Using a pivot table, here are the average ratings by style, among styles that have been logged at least 10 times.
We also found a very slight relationship between a beer’s ABV content and its rating. However, that relationship was measured as a correlation, rather than through a p-value, therefore it’s difficult to judge whether that relationship is stronger or weaker than the relationship with style, or with state of origin. That said, the correlation was not terribly strong in that case.

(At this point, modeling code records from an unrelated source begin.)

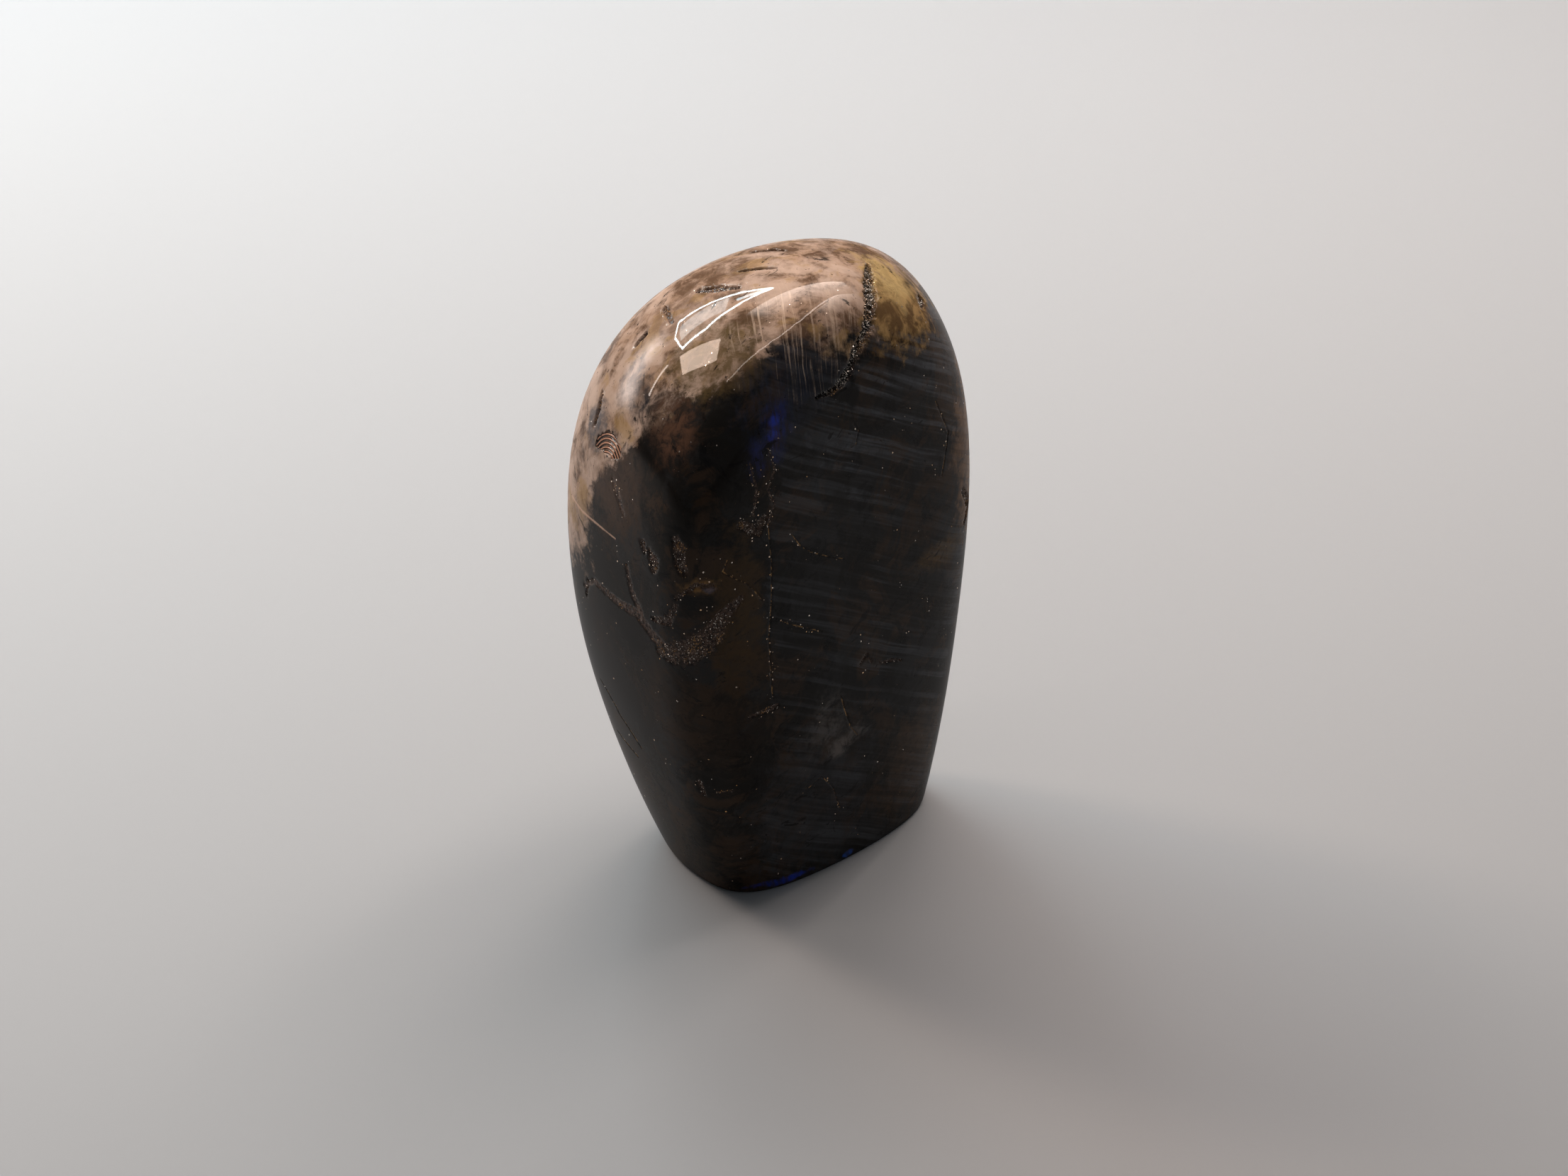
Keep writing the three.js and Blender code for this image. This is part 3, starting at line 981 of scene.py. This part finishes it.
    flashes: tuple[Cloud, ...] = (
        Cloud((0.4, -22.5, 87.5), (4.6, 6, 6.5), Shade(56, 64, 86), 0.5, 0.8),
        Cloud((0.9, -24.0, 84.8), (1.7, 3, 3.8), Shade(50, 60, 130), 0.7, 0.7),
        Cloud((0.7, -24.4, 83.6), (0.9, 2, 0.9), Shade(62, 84, 214), 0.9, 0.7),
        Cloud((0.9, -23.9, 86.0), (0.7, 2, 0.7), Shade(62, 80, 200), 0.8, 0.7),
        Cloud((-1.8, -26.8, 80.8), (1.4, 3, 2.6), Shade(52, 58, 120), 0.65, 0.7),
        Cloud((2.4, -18.8, 1.4), (5.4, 3.4, 0.6), Shade(44, 76, 215), 0.9, 0.6),
        Cloud((12.4, -10.2, 1.1), (0.9, 1.0, 0.6), Shade(60, 120, 235), 0.9, 0.5),
        Cloud((-13, 22, 47), (5, 7, 9), Shade(44, 66, 150), 0.6, 0.8, 0.9),
        Cloud((28, 20, 56), (5, 6, 10), Shade(50, 74, 140), 0.45, 0.8, 0.9),
    )
    far_shake: Pair = (7.0, 5.0)
    near_shake: Pair = (3.0, 1.6)
    sheet_bow: Pair = (30.0, 2.6)
    hair_bow: Pair = (12.0, 1.6)
    edge_lumps: Lumps = Lumps(3.2, 8.0, 0.68, 0.3)
    veil_patches: Patches = Patches(Lumps(2.4, 8.0, 0.72, 0.5, (17, 3, 29)), 0.38, 0.60)
    slate_patches: Patches = Patches(Lumps(12.0, 7.0, 0.64, 0.6), 0.44, 0.58)
    umber_patches: Patches = Patches(Lumps(9.0, 8.0, 0.66, 1.0, (31, 7, 5)), 0.47, 0.62)
    coal_patches: Patches = Patches(Lumps(5.0, 8.0, 0.68, 0.8, (3, 70, 12)), 0.52, 0.62, 0.8)
    tan_patches: Patches = Patches(Lumps(3.6, 8.0, 0.66, 0.6, (9, 40, 3)), 0.40, 0.60)
    blush_patches: Patches = Patches(Lumps(8.0, 6.0, 0.6, 0.4, (5, 2, 60)), 0.42, 0.58, 0.8)
    straw_patches: Patches = Patches(Lumps(8.0, 6.0, 0.6, 0.4, (55, 12, 6)), 0.53, 0.62, 0.6)
    silk_patches: Patches = Patches(Lumps(15.0, 4.0, 0.5, 0.3, (2, 9, 4)), 0.42, 0.60, 0.45)
    broad_silk: Lumps = Lumps(1.0, 2.0, 0.5)
    narrow_silk: Lumps = Lumps(1.0, 3.0, 0.6)
    silk_levels: Pair = (0.46, 0.66)
    gap_levels: Pair = (0.50, 0.38)
    gap_strength: float = 0.3
    least_narrow: float = 0.1
    silk_in_patches: Pair = (0.12, 0.9)
    least_silk: float = 0.06
    hair_patches: Patches = Patches(Lumps(1.0, 3.0, 0.7), 0.53, 0.66, 0.48)
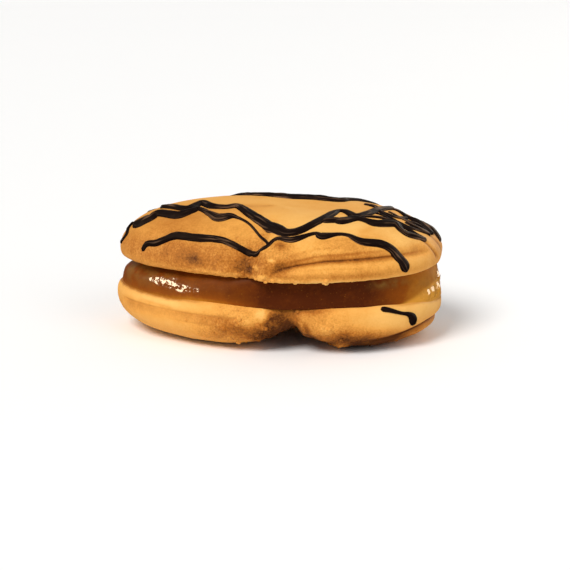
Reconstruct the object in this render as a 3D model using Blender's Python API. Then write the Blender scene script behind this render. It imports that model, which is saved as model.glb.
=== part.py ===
"""Jam crescent cookie: two piped shortbread horseshoes, flat sides together, jam between them.

Each horseshoe is one piped strand bent round until its two ends meet at the front, where a
seam valley and a small nick in the rim stay open. The upper one lies dome up and the lower
one dome down. Dark chocolate is drizzled to and fro over the upper biscuit, and a short
stray squiggle of it lies on the lower one.

The long side is along X, the seams face -Y, and the origin is the middle of the footprint
on the surface that the cookie rests on.
"""

import math
from types import SimpleNamespace

import bmesh
import bpy
from mathutils import Matrix, Vector

MM = 0.001


def groove(depth, widths, *course):
    """A groove along the strand: its widths above and below it, and (degrees, mm) along it."""
    return SimpleNamespace(depth=depth, widths=widths, course=sorted(course))


# Both biscuits. A pair holds the value left of the seam and the one right of it.
# Heights are measured from the flat side of the biscuit, with its dome up.
UPPER = SimpleNamespace(
    name="top_biscuit",
    face_height=15.4 * MM,
    face_slope=math.radians(-0.3),
    centre_x=-0.6 * MM,
    half_length=(31.6 * MM, 32.4 * MM),
    half_depth_front=(18.2 * MM, 22.2 * MM),
    half_depth_back=20.2 * MM,
    roundness=(2.04, 2.04),
    horn_swell=1.8 * MM,
    horn_step=0.14,
    rise=10.5 * MM,
    end_fall=0.16,
    fall_power=2.7,
    fullness_out=(3.0, 3.0),
    fullness_up=(2.0, 2.0),
    valley=0.02,
    slit=11.5 * MM,
    brow=1.6 * MM,
    undercut=0.04,
    seam_x=-3.5 * MM,
    seam_lean=0.25,
    seam_width=(4.5 * MM, 6.0 * MM),
    seam_step=0.65,
    seam_depth=0.30,
    seam_fade=(0.25, 0.65),
    nick=1.8 * MM,
    columns=76,
    rings=36,
    grooves=(
        groove(0.85 * MM, (1.5 * MM, 0.8 * MM), (-90, 2.0), (-76, 3.2), (-62, 4.0), (-12, 3.8)),
        groove(0.25 * MM, (1.3 * MM, 1.3 * MM), (-70, 6.6), (-25, 6.4)),
        groove(0.40 * MM, (1.4 * MM, 1.0 * MM), (8, 3.9), (172, 3.9)),
        groove(0.25 * MM, (1.3 * MM, 1.3 * MM), (20, 6.8), (160, 6.8)),
    ),
)
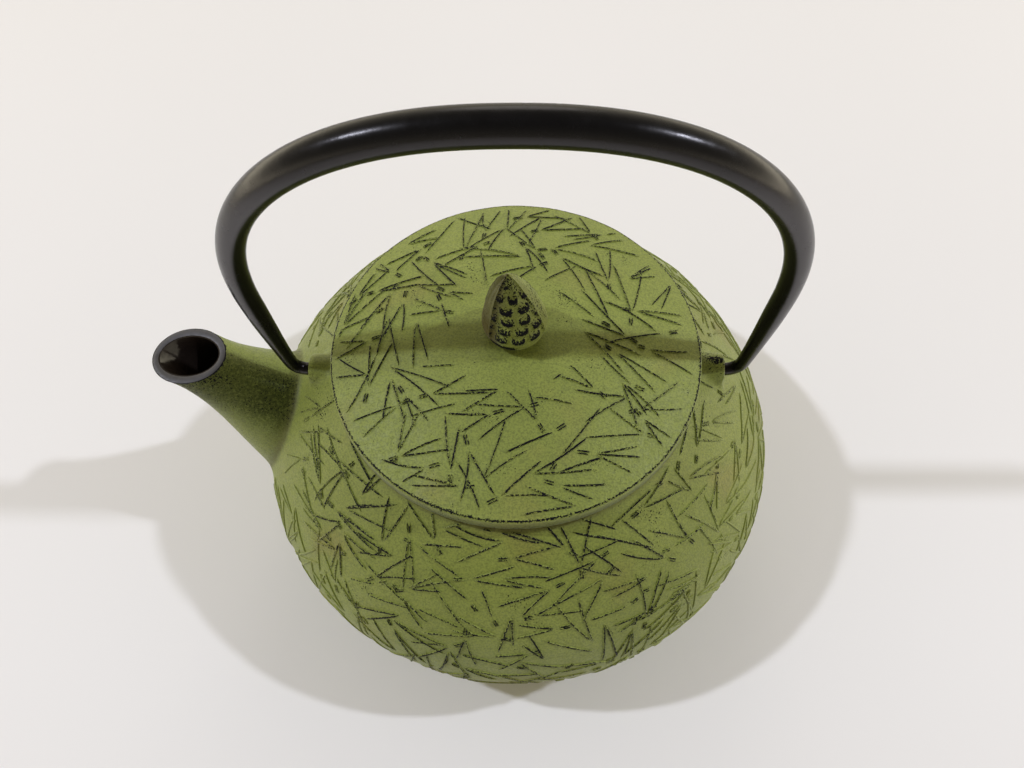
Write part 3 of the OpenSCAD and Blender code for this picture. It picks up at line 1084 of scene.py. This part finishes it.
KNOB_Z, KNOB_H = knob_low[2], knob_high[2] - knob_low[2]
KNOB_R, KNOB_BELLY, KNOB_FOOT, TIP_N = knob_high[0], 5.8, 4.6, 1.35
KNOB_BORE_R, KNOB_BORE_DEPTH = 1.51, 8.02
LEAN = -1.3  # the tip stands this far towards the spout
SCALE_ROWS, FIRST_ROW, ROW_PITCH, SCALE_W = 5, 6.8, 2.9, 4.5
FACE_TURN = math.radians(-82)  # the middle of the scaly front
DENT, SWELL, HOLLOW, SIDE_RIDGE = 0.35, 0.62, 0.8, 0.25


def knob_outline():
    """Radius and height of the plain knob, from its foot to its tip."""
    top_h = KNOB_H - KNOB_BELLY
    low_h = KNOB_BELLY / math.sqrt(1 - (KNOB_FOOT / KNOB_R) ** 2)
    below = [
        (KNOB_R * math.sqrt(1 - ((KNOB_BELLY - z) / low_h) ** 2), z)
        for z in np.linspace(0, KNOB_BELLY, 40, endpoint=False)
    ]
    above = [
        (KNOB_R * math.cos(a) ** (2 / TIP_N), KNOB_BELLY + top_h * math.sin(a) ** (2 / TIP_N))
        for a in np.linspace(0, math.pi / 2, 96)[:-1]
    ]
    return np.array(below + above)


def knob_scales(line, z, a):
    """How far the scales stand out at heights and angles, 0 to 1, and how high on a crest."""
    swell, crest = np.zeros_like(z), np.zeros_like(z)
    for row in range(SCALE_ROWS):
        row_z = FIRST_ROW + ROW_PITCH * row
        row_r = np.interp(row_z, line[:, 1], line[:, 0])
        pitch = 2 * math.pi / max(7, round(2 * math.pi * row_r / SCALE_W))
        from_middle = 2 * np.abs((a / pitch + 0.5 * (row % 2)) % 1 - 0.5)
        above_lip = z - row_z - 1.1 * from_middle**2
        lip = peak(above_lip, 0, 0.85) * smooth_step(1 - from_middle, 0.1, 0.5)
        lip_crest = peak(above_lip, -0.1, 1.15) * smooth_step(1 - from_middle, 0.10, 0.42)
        swell, crest = np.maximum(swell, lip), np.maximum(crest, lip_crest)
    return swell, crest


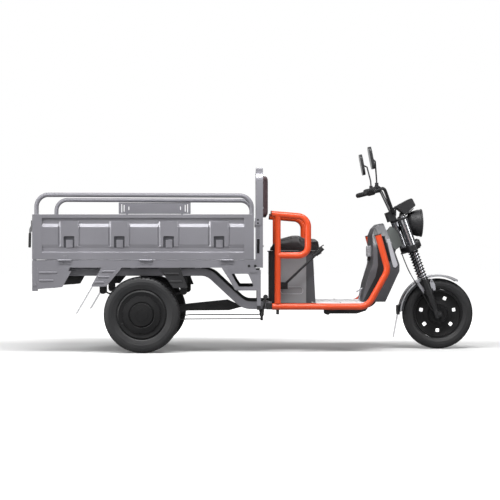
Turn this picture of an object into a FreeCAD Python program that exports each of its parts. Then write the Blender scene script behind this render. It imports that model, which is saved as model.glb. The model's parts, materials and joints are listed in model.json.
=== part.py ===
import FreeCAD, Part
import math
import os

# Electric cargo tricycle, in millimetres.
# +X points forward, +Y to the left, +Z up. The origin is on the ground, under the middle of the whole.

# Running gaps and seats
SEAT = 0.3
RUN = 0.06
CLEAR = 5.0

# Wheels
REAR_AXLE_X = -745.0
REAR_TYRE_R = 251.0
REAR_TYRE_W = 100.0
REAR_TRACK_Y = 430.0
REAR_TYRE_H = 89.0
REAR_RIM_R = REAR_TYRE_R - REAR_TYRE_H
REAR_COVER_R = REAR_RIM_R * 0.79
REAR_CAP_R = REAR_COVER_R * 0.617
REAR_DRUM_R = REAR_RIM_R * 0.57
COVER_NOTCHES = 8
REAR_SHAFT_R = 15.0
AXLE_PLATE_Y = REAR_TRACK_Y - 62.0
FRONT_AXLE_X = 1245.0
FRONT_TYRE_R = 241.0
FRONT_TYRE_W = 90.0
FRONT_RIM_R = 166.0
FRONT_HOLES = 7
FRONT_HOLE_RING_R = 114.5
FRONT_HOLE_SIZE = 24.0
FRONT_SHAFT_R = 8.0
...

There are a few weak spots with this dataset. For one, I would like to see a more normal distribution of ratings if I were to draw solid conclusions from it. I think there are a couple reasons for the skewness of the ratings — I am perhaps too easy a judge when it comes to craft beer and have not refined my palate enough, and/or I am more likely to check in on the Untappd app if I’m drinking a good beer than a bad one. (For the latter reason, we can’t quite consider this sample of my entire drinking habits a truly random one, either.)
I also cannot conduct an ideally accurate two-way test for independence, because in my contingency tables, many of the expected cell counts do not add up to 5 — a lack of one- to two-star reviews, very few beers of an unusual obscure style, and very few beers from faraway states like Wisconsin or Utah.
In the future, a stronger dataset would help draw stronger conclusions, as the current state of the dataset leaves a lot of room for error in the tests for relationships. And it’d be even better if the distribution of ratings were more normalized. This is a personal problem — I should be more consistent in my use of Untappd, and have a more clear outline of when a given beer should get a given rating.